▸ **Aim**
From the listing below, copy only the lines from the line that contains "function addWheel(name, side)" to the line that contains "before = set(bpy.data.objects)", counting those two lines as part of the copy.

▸ **Dataset section**
•••

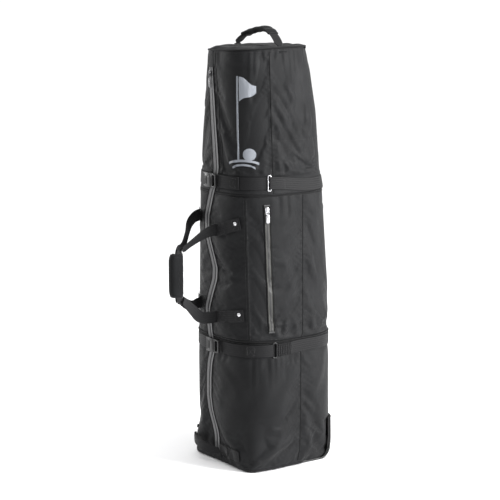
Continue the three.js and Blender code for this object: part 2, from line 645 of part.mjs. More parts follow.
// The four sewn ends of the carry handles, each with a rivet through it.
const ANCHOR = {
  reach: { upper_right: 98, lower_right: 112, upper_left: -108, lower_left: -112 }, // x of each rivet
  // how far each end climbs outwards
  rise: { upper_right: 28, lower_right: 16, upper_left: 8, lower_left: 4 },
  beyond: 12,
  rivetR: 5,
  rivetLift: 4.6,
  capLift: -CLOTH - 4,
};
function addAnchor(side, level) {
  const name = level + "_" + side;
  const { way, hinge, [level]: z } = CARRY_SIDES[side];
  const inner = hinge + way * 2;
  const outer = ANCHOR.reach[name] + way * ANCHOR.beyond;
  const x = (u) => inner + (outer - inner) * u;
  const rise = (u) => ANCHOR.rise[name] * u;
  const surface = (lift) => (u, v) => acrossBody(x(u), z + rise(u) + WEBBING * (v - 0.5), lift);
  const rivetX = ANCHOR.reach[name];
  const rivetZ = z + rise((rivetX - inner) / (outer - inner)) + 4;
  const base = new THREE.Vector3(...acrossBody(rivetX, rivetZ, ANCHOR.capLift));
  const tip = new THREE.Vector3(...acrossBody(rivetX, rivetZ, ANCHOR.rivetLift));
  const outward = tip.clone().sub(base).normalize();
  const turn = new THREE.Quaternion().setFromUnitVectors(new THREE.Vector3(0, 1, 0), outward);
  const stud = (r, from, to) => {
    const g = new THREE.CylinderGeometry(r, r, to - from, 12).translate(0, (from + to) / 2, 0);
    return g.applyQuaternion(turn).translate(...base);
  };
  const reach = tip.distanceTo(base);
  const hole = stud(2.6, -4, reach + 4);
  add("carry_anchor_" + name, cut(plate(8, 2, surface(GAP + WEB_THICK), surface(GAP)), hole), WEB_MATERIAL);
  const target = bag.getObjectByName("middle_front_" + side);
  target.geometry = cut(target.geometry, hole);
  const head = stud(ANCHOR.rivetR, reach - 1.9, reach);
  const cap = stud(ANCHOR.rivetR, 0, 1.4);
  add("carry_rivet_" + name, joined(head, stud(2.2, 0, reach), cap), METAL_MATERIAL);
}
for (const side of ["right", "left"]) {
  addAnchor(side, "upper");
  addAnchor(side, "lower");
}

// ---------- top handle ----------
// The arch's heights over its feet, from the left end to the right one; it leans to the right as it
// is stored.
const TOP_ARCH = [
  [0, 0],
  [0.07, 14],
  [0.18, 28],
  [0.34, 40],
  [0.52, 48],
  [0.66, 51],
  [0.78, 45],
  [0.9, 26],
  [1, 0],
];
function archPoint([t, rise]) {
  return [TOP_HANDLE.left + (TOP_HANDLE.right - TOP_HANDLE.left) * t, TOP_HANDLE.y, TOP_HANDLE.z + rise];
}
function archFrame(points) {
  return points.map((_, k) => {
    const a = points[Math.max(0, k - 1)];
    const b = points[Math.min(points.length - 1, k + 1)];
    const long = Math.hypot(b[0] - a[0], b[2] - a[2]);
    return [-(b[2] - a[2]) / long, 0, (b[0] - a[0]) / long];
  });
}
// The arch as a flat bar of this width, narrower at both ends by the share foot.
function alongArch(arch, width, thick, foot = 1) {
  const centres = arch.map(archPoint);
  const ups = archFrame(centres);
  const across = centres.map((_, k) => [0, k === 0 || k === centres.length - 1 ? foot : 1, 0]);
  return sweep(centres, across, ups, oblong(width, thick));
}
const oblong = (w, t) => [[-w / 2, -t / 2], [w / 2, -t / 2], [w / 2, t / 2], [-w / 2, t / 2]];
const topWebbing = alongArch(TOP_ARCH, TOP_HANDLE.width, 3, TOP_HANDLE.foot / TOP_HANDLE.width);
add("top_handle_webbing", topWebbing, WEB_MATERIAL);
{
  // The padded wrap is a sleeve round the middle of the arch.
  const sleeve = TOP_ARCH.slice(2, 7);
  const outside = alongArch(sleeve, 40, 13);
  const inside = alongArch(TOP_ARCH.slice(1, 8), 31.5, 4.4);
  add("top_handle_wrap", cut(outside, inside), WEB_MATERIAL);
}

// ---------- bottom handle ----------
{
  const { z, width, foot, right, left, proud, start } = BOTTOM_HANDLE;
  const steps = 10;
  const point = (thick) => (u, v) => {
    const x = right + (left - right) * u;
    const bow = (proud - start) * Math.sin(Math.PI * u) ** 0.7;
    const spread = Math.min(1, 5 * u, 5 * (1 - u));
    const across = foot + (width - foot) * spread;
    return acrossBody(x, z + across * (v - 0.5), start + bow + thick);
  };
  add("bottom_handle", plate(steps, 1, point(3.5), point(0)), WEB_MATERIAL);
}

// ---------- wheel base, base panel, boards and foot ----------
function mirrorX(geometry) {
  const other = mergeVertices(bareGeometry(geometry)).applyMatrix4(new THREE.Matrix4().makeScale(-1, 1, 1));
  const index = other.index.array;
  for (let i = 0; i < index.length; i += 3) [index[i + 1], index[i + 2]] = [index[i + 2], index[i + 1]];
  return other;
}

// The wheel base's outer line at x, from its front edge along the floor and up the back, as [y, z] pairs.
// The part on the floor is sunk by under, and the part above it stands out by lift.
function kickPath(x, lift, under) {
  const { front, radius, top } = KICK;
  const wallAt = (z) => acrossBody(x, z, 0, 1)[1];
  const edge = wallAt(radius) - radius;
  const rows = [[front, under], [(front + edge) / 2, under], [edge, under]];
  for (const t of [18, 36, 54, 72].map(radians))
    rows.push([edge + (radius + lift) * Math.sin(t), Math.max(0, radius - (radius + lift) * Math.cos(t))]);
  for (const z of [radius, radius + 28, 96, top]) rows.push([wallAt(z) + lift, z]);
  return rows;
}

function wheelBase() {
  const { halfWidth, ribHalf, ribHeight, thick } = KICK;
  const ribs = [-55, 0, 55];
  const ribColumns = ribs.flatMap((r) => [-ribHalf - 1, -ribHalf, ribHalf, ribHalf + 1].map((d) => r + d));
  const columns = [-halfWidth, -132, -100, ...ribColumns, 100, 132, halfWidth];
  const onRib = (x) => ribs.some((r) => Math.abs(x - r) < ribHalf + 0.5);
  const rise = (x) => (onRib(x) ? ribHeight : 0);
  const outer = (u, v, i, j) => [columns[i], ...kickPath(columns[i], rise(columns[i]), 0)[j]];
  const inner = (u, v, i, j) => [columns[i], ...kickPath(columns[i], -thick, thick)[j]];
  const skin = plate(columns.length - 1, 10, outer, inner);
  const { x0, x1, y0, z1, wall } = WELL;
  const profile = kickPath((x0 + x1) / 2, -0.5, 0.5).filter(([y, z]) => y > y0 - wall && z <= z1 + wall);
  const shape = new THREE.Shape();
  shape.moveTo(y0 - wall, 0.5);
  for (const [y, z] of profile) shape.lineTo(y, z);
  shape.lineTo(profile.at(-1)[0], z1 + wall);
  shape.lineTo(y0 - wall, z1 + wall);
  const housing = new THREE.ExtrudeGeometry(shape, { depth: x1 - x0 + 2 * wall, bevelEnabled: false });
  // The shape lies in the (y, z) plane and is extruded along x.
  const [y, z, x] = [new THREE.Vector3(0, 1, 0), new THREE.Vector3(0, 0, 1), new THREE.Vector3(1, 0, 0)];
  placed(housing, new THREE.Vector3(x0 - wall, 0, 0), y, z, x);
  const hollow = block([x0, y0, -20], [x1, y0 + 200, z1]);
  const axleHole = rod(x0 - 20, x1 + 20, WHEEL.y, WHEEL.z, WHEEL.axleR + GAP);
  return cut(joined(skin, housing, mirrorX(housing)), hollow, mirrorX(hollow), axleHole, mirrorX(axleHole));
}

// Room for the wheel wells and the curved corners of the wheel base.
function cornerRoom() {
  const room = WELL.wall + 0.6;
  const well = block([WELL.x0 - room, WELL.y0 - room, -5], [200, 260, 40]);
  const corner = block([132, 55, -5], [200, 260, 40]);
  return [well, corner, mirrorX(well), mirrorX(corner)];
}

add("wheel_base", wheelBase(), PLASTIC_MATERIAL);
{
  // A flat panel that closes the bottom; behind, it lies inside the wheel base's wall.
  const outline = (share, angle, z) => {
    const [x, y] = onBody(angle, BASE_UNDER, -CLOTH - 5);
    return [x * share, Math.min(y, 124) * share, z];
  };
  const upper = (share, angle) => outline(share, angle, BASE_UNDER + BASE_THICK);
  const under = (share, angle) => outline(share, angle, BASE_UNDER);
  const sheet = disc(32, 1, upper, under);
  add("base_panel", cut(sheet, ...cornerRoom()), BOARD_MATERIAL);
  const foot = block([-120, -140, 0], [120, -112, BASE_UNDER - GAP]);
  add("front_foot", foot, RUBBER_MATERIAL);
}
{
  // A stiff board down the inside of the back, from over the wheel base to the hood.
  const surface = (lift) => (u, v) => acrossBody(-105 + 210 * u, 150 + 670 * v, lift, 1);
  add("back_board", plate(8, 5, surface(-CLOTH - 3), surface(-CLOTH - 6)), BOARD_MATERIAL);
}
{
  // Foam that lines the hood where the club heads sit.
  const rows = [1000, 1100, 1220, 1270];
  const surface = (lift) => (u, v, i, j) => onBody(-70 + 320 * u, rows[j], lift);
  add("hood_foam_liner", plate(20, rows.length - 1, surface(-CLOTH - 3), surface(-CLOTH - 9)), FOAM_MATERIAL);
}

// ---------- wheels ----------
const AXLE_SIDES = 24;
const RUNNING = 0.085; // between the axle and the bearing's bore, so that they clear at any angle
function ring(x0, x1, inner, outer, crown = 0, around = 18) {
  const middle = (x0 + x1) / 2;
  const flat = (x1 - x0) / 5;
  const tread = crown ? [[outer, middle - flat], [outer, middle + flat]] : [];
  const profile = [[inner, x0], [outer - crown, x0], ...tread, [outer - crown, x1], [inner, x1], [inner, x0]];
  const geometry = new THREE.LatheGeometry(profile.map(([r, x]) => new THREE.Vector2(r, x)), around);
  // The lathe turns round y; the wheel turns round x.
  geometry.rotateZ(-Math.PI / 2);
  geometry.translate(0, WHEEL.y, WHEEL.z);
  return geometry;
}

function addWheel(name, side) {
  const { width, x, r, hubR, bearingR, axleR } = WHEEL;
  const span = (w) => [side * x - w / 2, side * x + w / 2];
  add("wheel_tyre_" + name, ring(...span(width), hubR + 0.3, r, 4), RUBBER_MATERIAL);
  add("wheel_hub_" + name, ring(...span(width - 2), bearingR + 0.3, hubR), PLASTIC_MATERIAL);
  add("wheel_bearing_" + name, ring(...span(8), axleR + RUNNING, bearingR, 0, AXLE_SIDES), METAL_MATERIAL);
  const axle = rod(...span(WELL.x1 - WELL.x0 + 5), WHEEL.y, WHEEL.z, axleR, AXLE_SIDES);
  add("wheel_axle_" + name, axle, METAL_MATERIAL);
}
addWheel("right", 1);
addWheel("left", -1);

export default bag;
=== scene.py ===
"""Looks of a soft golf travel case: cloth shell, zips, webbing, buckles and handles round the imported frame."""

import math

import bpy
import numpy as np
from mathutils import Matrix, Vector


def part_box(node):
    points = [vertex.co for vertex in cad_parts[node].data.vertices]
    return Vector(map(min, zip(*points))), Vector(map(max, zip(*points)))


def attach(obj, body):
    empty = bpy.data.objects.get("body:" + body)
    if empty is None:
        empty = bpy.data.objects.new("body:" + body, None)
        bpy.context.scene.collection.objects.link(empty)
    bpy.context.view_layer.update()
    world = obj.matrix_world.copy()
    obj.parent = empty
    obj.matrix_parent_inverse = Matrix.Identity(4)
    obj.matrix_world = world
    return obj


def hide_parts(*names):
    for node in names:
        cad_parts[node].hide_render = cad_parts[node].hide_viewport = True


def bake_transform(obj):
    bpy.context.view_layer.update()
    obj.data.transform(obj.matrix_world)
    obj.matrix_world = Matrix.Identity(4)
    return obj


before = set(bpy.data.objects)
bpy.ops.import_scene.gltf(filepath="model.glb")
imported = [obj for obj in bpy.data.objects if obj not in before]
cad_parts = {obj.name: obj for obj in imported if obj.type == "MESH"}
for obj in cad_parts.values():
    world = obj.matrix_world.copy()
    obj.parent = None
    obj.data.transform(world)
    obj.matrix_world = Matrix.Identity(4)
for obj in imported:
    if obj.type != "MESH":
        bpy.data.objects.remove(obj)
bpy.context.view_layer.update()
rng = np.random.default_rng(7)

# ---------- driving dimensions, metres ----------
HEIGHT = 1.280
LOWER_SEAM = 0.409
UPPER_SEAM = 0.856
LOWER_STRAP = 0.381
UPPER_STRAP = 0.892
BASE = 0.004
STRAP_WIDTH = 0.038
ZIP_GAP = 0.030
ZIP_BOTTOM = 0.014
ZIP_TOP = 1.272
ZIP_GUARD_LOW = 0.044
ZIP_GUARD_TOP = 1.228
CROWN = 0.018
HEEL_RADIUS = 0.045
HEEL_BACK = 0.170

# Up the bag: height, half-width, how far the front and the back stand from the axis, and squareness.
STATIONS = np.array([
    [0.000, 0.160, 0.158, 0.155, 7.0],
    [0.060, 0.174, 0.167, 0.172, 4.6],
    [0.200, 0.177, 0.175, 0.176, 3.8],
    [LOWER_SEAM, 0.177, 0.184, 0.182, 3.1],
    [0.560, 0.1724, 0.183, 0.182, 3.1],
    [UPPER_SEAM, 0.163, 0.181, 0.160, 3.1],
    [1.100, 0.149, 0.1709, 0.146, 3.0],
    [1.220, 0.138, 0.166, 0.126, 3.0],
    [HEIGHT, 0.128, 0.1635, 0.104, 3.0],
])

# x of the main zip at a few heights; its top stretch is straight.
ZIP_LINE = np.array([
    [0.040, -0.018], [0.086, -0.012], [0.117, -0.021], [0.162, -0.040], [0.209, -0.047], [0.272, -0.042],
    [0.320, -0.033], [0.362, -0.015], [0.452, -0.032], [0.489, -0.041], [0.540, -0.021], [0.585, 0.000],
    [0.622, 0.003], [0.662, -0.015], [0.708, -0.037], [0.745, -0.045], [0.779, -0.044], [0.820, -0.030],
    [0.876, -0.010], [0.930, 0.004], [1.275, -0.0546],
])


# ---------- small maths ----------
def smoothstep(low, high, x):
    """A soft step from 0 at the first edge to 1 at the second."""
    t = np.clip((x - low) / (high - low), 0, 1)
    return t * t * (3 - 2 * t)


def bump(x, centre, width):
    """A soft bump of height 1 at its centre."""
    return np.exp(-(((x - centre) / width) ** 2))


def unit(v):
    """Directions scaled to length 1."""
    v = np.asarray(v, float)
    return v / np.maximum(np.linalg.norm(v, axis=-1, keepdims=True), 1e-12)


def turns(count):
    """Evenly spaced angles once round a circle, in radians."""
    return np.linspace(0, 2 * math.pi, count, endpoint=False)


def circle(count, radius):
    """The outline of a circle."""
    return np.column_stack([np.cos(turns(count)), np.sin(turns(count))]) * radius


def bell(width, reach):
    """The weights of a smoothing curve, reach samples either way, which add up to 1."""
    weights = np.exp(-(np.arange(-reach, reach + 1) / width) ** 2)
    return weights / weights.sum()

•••

▸ **Reply**
function addWheel(name, side) {
  const { width, x, r, hubR, bearingR, axleR } = WHEEL;
  const span = (w) => [side * x - w / 2, side * x + w / 2];
  add("wheel_tyre_" + name, ring(...span(width), hubR + 0.3, r, 4), RUBBER_MATERIAL);
  add("wheel_hub_" + name, ring(...span(width - 2), bearingR + 0.3, hubR), PLASTIC_MATERIAL);
  add("wheel_bearing_" + name, ring(...span(8), axleR + RUNNING, bearingR, 0, AXLE_SIDES), METAL_MATERIAL);
  const axle = rod(...span(WELL.x1 - WELL.x0 + 5), WHEEL.y, WHEEL.z, axleR, AXLE_SIDES);
  add("wheel_axle_" + name, axle, METAL_MATERIAL);
}
addWheel("right", 1);
addWheel("left", -1);

export default bag;
=== scene.py ===
"""Looks of a soft golf travel case: cloth shell, zips, webbing, buckles and handles round the imported frame."""

import math

import bpy
import numpy as np
from mathutils import Matrix, Vector


def part_box(node):
    points = [vertex.co for vertex in cad_parts[node].data.vertices]
    return Vector(map(min, zip(*points))), Vector(map(max, zip(*points)))


def attach(obj, body):
    empty = bpy.data.objects.get("body:" + body)
    if empty is None:
        empty = bpy.data.objects.new("body:" + body, None)
        bpy.context.scene.collection.objects.link(empty)
    bpy.context.view_layer.update()
    world = obj.matrix_world.copy()
    obj.parent = empty
    obj.matrix_parent_inverse = Matrix.Identity(4)
    obj.matrix_world = world
    return obj


def hide_parts(*names):
    for node in names:
        cad_parts[node].hide_render = cad_parts[node].hide_viewport = True


def bake_transform(obj):
    bpy.context.view_layer.update()
    obj.data.transform(obj.matrix_world)
    obj.matrix_world = Matrix.Identity(4)
    return obj


before = set(bpy.data.objects)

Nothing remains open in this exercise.